The partners have been mulling a Saudi petrochemical joint venture since 2007. Last year, the companies switched the planned location from Ras Tanura to Al Jubail to take advantage of existing infrastructure. The original project included products that Sadara won’t make, such as ethylene glycol, vinyl chloride, and polycarbonate.

For Dow, the venture is a major step in its transformation from commodity chemicals supplier to maker of value-added specialty chemicals and plastics that are back-integrated to raw materials. In 2009, the company purchased the specialty chemical maker Rohm and Haas. It has divested commoditized operations such as styrenic polymers, polycarbonate, and, most recently, polypropylene (see page 18).

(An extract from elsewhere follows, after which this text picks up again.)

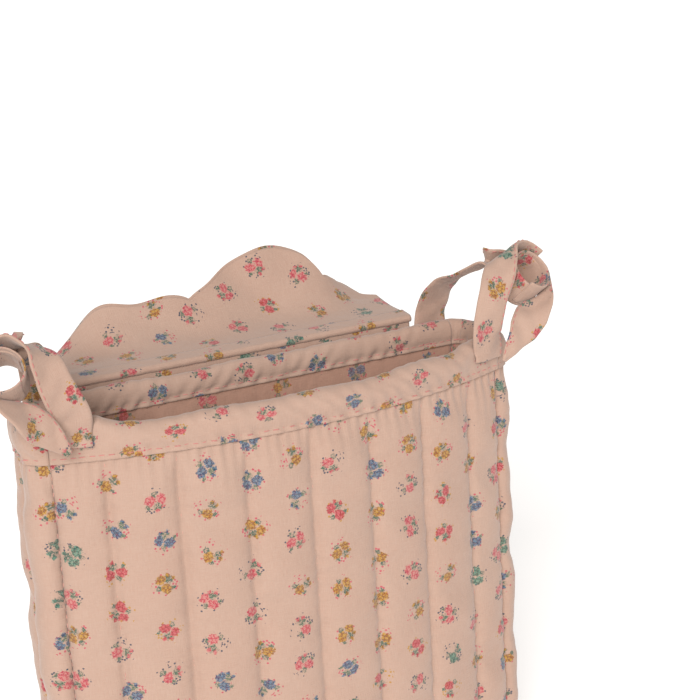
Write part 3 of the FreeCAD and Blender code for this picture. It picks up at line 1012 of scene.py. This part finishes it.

Sadara also enhances Dow’s presence in emerging markets. Dow will market nearly half of the joint venture’s output in Asia. “Sadara lies at the epicenter of our growth strategy, clearly situated to capture share in fast-growing end markets in emerging geographies,” Liveris said.

For Saudi Aramco, a state-owned oil and gas firm, economic diversification is a big motivation. Khalid Al-Falih, Saudi Aramco’s CEO, says the project will “enable significant development in the country’s conversion industry.”

Steve Zinger, business director for olefins at the Houston-based consulting group IHS CMAI, notes that the project reflects the scarcity of new ethane sources in the Middle East today compared with a decade ago, when vast surpluses fueled a boom in construction of ethane cracker complexes making basic chemicals such as ethylene oxide and polyethylene. Newer projects tend to have a broader slate of both feedstocks and derivatives. “The 100% purity ethane cracker is probably a thing of the past in Saudi Arabia,” he says.